The most attractive draft-and-follow candidate in the area was LHP David Quinowski (63), who was drafted in the 46th round by the Giants a year ago. As expected, the Giants signed him before the draft. Quinowski’s fastball has been clocked up to 90 mph and he has shown the makings of a quality breaking ball. Like many smallish lefthanders in this draft, he has the same body, arm angle and aggressive style as Mike Hampton.
Quinowski’s teammate, freshman RHP Tommie Hansen (114), made even bigger strides this spring after not being drafted out of high school. Hansen originally enrolled at Sacramento State before transferring to Riverside. His best pitch is a sinking 86-87 mph fastball that tops out at 92.
C Matt Wallach (126), son of ex-big leaguer Tim Wallach, wasn’t drafted in 2004 but has made substantial strides in his conversion from third base after breaking his hamate bone in the fall. Wallach has excelled at throwing out runners and handling pitchers. His swing is similar to his fathers’s, though from the left side.
Reid Hamblet and Azusa Pacific junior RHP Jason Ray (46) are California’s top small college prospects and they hooked up in a game this spring that attracted nearly 100 scouts. Ray, a Farmington, N.M., native and a former New Mexico sharpshooting champion, was unheralded in two years at San Diego City College.
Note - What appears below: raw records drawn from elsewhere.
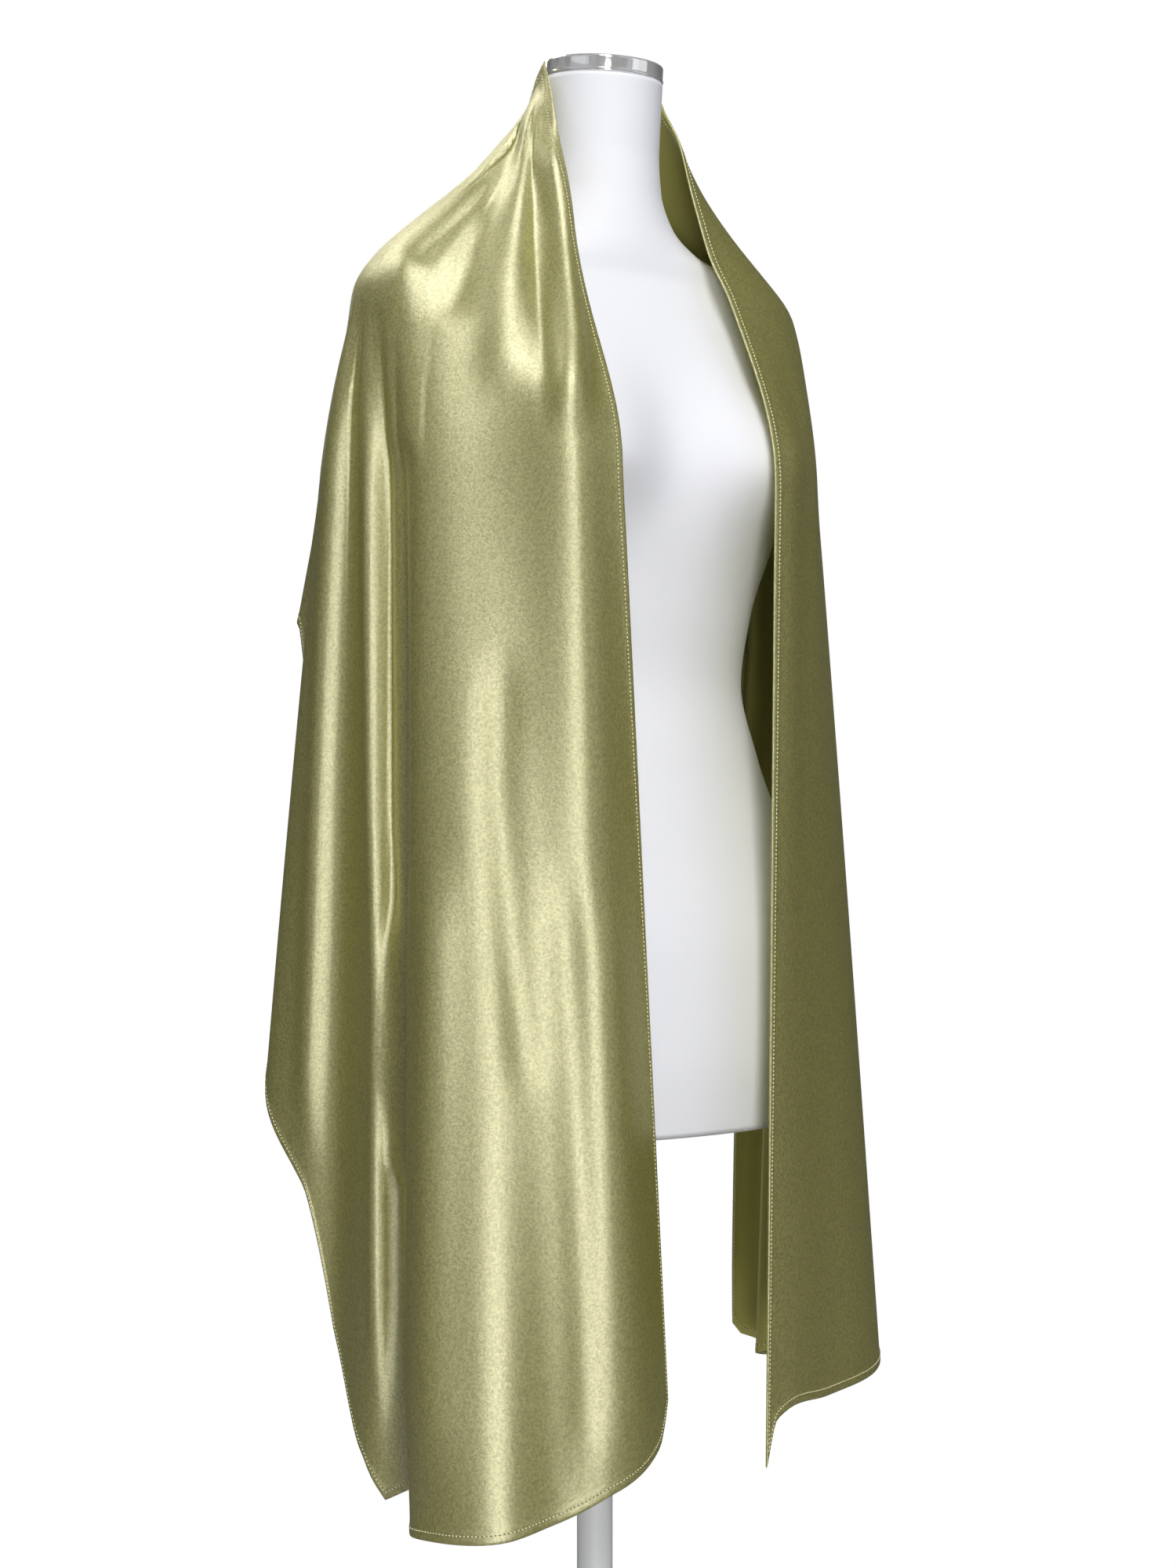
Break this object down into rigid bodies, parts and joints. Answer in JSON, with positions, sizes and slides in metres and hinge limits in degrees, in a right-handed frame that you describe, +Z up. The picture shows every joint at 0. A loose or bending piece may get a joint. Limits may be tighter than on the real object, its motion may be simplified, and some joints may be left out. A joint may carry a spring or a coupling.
{
  "type": "evening stole on a dress form",
  "caption": "Long satin evening stole draped over the shoulders of a limbless dress form on a pole and round base.",
  "frame": {"origin": "middle of the flat underside of the stand's base, on the pole's axis", "axes": "+Z up along the pole; the form faces -Y; the form's right side is at -X"},
  "size_m": [0.4269, 0.34, 1.4646],
  "materials": {
    "satin": "glossy olive green satin",
    "jersey": "smooth matte white jersey",
    "chrome": "polished",
    "white_paint": "white powder coat"
  },
  "bodies": {
    "root": {"stole_right_front": "satin", "stole_back": "satin", "stole_left_front": "satin", "dress_form": "jersey", "neck_cap": "chrome", "stand_pole": "white_paint", "pole_flange": "white_paint", "stand_base": "white_paint"}
  },
  "joints": []
}
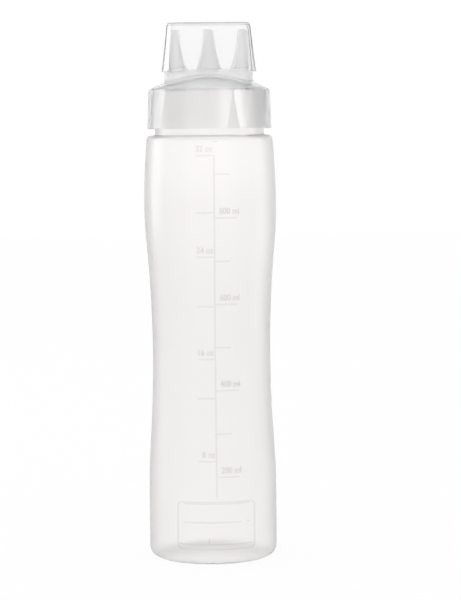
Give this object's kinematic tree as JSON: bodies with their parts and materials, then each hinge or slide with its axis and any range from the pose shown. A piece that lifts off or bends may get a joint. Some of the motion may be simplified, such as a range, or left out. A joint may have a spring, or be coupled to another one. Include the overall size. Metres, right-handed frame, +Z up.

He was a right fielder his freshman year, but his big arm led to his taking the mound on occasion as a sophomore. Used strictly as a pitcher this year after he transferred to Azusa Pacific, his velocity soared to 93-95 mph, touching 96. Though there’s effort to his delivery, he showed respectable command of his fastball for someone so new to pitching and generally held his velocity deep into games. His curve and circle changeup also made progress, but were inconsistent.